As we are still close in time to SORNA’s passage, some, like S.E., were adjudicated delinquent relatively recently and are still minors or young adults. The vast majority of persons affected, however, were adjudicated delinquent years or even decades before SORNA’s enactment and quite obviously are no longer juveniles. Indeed, the brunt of SORNA’s retroactive application to juvenile offenders is felt mainly by adults who committed offenses long ago as teenagers — many of whom have built families, homes, and careers notwithstanding their history of juvenile delinquency, which before SORNA’s enactment was not a matter of public record. For these adults, sex offender registration and reporting threatens to disrupt the stability of their lives and to ostracize them from their communities by drawing attention to decades-old sex offenses committed as juveniles that have, until now, remained sealed. Although from this point forward no new individuals will be affected by the retroactivity provision, its effects will be felt by numerous individuals for the rest of their adult lives.qualifying offenses before its enactment, including juvenile delinquents. 28 C.F.R. § 72.3 (2007).

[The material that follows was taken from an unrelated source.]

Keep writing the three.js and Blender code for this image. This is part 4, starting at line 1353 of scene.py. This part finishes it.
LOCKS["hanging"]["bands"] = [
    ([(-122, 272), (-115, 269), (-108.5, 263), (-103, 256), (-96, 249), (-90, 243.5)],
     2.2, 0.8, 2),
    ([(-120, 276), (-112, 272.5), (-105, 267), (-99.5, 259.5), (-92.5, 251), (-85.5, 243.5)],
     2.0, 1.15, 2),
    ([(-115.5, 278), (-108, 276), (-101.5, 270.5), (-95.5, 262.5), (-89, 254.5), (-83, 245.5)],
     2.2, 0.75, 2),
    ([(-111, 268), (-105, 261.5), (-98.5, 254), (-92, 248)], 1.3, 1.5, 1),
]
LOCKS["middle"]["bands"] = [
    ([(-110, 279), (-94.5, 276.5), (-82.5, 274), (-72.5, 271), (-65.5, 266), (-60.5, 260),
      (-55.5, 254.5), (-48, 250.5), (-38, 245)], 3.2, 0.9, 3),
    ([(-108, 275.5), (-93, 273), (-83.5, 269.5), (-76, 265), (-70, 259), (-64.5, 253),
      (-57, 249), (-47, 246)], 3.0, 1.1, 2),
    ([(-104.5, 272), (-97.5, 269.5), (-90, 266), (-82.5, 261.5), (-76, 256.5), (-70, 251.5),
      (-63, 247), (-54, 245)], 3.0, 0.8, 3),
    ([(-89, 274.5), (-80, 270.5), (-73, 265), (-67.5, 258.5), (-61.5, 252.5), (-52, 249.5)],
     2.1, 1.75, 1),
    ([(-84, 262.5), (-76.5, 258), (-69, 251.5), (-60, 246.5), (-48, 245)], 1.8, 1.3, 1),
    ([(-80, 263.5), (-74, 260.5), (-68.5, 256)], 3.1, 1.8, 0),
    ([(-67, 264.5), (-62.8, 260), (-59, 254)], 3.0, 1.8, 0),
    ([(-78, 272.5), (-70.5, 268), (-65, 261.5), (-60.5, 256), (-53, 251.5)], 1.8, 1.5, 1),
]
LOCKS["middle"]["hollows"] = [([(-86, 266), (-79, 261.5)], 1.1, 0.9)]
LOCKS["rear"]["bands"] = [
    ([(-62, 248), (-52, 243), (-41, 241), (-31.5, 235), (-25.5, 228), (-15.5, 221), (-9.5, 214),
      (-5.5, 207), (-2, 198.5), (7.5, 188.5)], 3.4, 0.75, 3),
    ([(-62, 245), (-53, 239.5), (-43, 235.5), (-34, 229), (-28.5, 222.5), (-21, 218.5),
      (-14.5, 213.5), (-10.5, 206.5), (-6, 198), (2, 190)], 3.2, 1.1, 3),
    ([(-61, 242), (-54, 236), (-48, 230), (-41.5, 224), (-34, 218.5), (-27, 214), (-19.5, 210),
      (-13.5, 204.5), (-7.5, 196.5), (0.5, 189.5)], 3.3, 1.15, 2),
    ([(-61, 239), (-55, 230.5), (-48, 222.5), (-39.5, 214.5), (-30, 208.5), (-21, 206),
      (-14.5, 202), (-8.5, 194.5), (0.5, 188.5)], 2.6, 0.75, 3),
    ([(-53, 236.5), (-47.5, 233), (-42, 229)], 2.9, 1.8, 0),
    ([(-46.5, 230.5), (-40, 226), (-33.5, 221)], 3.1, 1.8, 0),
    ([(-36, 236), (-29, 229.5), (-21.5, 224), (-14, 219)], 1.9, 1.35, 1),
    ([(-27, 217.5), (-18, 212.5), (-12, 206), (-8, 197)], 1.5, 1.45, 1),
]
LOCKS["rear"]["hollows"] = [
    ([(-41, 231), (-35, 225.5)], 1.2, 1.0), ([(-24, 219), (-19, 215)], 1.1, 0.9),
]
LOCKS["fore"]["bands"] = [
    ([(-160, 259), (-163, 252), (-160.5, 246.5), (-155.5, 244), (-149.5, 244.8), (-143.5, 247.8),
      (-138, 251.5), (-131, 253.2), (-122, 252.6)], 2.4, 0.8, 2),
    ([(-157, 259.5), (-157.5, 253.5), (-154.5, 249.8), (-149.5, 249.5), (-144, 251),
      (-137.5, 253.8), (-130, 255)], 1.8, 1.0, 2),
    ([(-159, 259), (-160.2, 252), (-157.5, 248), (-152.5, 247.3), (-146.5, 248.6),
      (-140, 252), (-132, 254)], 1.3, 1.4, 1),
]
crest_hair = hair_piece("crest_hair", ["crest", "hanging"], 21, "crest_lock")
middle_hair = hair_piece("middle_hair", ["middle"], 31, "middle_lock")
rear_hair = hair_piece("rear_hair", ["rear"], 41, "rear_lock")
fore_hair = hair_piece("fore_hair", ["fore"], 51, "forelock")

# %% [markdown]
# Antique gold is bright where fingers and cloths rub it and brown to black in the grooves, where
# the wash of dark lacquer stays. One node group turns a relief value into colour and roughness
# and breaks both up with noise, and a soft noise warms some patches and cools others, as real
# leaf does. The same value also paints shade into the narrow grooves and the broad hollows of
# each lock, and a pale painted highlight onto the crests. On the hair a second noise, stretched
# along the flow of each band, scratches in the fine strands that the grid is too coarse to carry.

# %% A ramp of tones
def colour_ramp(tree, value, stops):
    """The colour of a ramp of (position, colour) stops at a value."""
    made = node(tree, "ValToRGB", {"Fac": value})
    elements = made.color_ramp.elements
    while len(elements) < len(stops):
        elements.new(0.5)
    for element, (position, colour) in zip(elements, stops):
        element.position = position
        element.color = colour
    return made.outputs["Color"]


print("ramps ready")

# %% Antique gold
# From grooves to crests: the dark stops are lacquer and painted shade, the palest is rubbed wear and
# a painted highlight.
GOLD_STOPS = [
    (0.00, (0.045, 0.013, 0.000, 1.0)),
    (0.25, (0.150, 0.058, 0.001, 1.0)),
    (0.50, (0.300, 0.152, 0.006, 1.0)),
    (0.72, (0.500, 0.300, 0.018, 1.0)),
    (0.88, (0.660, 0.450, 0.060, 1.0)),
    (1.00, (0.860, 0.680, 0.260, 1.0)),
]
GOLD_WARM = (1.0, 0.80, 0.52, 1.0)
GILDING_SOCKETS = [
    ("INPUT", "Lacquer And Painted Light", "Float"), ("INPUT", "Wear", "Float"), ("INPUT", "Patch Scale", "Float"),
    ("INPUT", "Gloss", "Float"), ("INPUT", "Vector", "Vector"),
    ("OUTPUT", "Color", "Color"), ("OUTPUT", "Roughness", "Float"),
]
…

We must decide as a matter of first impression — in our court and in any other circuit court — whether the retroactive application of SORNA’s provision covering individuals who were adjudicated juvenile delinquents because of the commission of certain sex offenses before SORNA’s passage violates the Ex Post Facto Clause of the United States Constitution. In light of the pervasive and severe new and additional disadvantages that result from the mandatory registration of former juvenile offenders and from the requirement that such former offenders report in person to law enforcement authorities every 90 days for 25 years, and in light of the confidentiality that has historically attached to juvenile proceedings, we conclude that the retroactive application of SORNA’s provisions to former juvenile offenders is punitive and, therefore, unconstitutional."

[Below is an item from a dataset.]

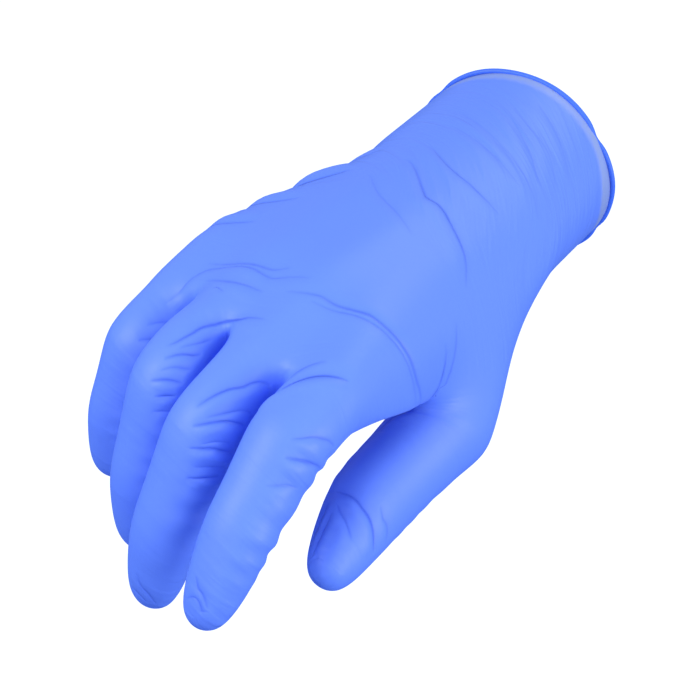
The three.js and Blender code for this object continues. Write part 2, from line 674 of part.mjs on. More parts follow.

This is a good panel for Judge Reinhardt, and Judges Tashima and McKeown fully join his opinion. Similarly, in light of the composition of the Ninth Circuit, I don't think that this one's going to get taken en banc. Though I think there might well be a call for it, and such a call would surely get some votes, I think it'd fail.
But I'm not sure I can say that same about the prospects for this one in the Supreme Court. Rightly or wrongly (depending on your view), the principles so ably espoused by Judge Reinhardt are far from universally shared by the Justices. Yes, there's no circuit split, as the Ninth Circuit is the first one to have rendered an opinion on this issue. Yes, there's no directly contrary Supreme Court precedent, so arguably you would want this issue to percolate in the lower courts first.

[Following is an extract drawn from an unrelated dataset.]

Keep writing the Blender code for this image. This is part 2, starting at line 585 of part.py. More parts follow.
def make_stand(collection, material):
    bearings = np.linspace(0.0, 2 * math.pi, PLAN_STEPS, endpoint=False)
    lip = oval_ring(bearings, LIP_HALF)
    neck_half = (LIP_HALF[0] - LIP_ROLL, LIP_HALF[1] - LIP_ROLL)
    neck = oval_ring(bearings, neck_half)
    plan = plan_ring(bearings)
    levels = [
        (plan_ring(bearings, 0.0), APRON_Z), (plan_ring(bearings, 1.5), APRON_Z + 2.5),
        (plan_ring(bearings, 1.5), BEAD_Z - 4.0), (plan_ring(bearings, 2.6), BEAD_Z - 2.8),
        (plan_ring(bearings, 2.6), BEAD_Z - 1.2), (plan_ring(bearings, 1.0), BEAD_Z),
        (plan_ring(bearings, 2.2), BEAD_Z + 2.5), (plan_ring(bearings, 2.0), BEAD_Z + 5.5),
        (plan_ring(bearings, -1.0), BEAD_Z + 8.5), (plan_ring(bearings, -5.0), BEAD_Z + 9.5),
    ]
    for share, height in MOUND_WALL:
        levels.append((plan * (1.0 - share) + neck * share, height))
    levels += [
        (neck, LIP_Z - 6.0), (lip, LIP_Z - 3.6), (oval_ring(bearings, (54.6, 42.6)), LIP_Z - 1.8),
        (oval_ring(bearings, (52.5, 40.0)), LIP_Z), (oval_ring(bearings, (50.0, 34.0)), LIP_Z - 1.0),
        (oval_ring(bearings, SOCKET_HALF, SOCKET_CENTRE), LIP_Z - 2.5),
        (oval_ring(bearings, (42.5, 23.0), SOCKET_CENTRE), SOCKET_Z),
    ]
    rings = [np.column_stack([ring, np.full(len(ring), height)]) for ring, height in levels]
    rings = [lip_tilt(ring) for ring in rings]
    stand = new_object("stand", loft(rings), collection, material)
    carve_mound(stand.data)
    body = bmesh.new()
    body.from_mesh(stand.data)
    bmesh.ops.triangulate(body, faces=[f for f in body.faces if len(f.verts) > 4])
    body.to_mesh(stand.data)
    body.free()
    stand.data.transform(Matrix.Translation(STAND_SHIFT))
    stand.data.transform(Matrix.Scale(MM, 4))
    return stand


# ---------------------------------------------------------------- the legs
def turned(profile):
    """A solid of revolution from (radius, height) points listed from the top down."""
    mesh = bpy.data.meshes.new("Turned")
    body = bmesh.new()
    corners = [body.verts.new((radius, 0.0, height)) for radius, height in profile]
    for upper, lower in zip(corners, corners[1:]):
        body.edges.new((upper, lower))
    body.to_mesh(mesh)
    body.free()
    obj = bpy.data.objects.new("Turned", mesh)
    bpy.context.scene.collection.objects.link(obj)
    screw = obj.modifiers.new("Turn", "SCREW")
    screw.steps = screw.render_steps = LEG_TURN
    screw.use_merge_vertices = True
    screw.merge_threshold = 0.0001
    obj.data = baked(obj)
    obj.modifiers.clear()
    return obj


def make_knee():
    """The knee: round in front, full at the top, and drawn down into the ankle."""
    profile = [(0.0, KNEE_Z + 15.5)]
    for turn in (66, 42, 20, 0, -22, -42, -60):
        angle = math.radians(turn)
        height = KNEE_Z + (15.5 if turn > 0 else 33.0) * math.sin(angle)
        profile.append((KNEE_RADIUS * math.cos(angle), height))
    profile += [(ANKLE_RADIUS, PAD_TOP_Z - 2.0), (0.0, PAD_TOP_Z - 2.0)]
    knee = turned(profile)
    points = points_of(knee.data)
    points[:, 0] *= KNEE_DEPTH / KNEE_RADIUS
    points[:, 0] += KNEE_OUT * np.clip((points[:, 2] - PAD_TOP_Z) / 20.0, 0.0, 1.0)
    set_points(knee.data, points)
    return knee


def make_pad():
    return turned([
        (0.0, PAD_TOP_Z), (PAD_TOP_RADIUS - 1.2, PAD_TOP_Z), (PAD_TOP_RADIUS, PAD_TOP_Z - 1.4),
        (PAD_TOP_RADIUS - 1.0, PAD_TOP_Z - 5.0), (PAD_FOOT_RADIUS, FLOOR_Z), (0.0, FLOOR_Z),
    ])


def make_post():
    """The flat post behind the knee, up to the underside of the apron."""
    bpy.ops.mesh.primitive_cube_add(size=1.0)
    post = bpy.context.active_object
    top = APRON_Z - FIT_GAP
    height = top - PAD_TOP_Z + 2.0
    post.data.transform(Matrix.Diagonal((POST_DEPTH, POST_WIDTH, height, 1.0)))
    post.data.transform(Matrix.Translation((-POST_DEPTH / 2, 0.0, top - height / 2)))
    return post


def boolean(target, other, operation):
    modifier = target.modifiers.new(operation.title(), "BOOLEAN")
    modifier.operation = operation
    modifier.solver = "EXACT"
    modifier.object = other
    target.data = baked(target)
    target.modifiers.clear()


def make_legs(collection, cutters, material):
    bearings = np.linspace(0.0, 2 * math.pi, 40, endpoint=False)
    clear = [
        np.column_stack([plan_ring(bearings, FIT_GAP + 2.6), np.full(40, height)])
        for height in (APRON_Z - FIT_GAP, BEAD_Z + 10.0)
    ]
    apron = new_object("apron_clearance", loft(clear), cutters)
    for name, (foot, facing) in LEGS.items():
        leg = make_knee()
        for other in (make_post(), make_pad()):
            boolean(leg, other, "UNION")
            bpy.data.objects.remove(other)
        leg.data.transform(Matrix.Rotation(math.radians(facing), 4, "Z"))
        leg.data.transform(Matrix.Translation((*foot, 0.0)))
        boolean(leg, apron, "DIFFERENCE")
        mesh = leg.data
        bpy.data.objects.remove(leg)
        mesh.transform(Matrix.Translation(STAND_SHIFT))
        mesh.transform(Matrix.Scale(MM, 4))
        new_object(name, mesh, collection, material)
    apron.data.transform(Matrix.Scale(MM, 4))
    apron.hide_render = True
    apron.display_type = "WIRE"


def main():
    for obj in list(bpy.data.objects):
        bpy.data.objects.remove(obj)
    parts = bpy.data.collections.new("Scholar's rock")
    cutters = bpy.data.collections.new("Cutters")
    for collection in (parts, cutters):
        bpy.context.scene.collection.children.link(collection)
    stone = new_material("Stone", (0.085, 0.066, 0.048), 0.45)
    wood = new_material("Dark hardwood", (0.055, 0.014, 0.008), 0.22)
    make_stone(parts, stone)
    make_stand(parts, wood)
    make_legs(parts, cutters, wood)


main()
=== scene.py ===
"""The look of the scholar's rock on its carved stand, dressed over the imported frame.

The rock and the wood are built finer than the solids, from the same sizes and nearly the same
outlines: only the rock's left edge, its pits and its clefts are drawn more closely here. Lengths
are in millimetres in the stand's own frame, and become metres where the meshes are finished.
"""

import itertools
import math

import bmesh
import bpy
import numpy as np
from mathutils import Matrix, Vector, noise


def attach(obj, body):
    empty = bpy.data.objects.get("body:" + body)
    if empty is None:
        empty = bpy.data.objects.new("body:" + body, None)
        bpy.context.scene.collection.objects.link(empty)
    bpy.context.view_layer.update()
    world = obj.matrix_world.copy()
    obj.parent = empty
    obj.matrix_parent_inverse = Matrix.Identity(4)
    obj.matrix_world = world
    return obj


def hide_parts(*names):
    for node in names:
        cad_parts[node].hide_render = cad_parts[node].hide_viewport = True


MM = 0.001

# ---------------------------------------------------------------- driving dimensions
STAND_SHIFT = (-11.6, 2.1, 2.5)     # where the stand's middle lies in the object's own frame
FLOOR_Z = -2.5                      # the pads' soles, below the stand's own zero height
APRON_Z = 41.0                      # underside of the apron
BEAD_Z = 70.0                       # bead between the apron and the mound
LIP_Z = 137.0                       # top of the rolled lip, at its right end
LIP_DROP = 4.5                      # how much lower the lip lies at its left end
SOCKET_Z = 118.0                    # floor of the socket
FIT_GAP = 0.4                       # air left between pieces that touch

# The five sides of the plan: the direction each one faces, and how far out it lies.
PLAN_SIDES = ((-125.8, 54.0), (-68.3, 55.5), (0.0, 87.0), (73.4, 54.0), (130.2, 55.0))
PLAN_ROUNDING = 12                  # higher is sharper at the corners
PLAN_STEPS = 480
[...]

But let's be honest. It's a Judge Reinhardt opinion, and if only for that reason alone, there are plenty of people on the Court -- and in their chambers -- who'll be just itching to reverse him. Again. Especially when, as here, the opinion powerfully articulates a particular vision of the law that's far from shared in certain quarters. Any Ninth Circuit "liberal" opinion is on shaky ground. Those that (as here) invalidate portions of a federal statute on constitutional grounds are even more vulnerable.
So here's what I'd do if I were the U.S. Attorney in Montana. I'd ask for rehearing en banc. Not because I'd expect to win. But rather because I'd want (and expect) a fire-eating dissent from the resulting denial. Which I'd then have available as a basis around which to write a petition for certiorari. Which assumes, of course, that the SG's office (which is in charge of certiorari petitions) would want to file. But I think even under the Obama administration, the SG's office would indeed do so. And the likelihood of the petition getting granted, I believe, is fairly high.
I make no normative judgments here. I'm purely being descriptive. With the sole normative caveat -- again -- that you should read this one while you can. 'Cause I don't think this is the end of the matter. And I'm not sure it'll be good law in a couple of years.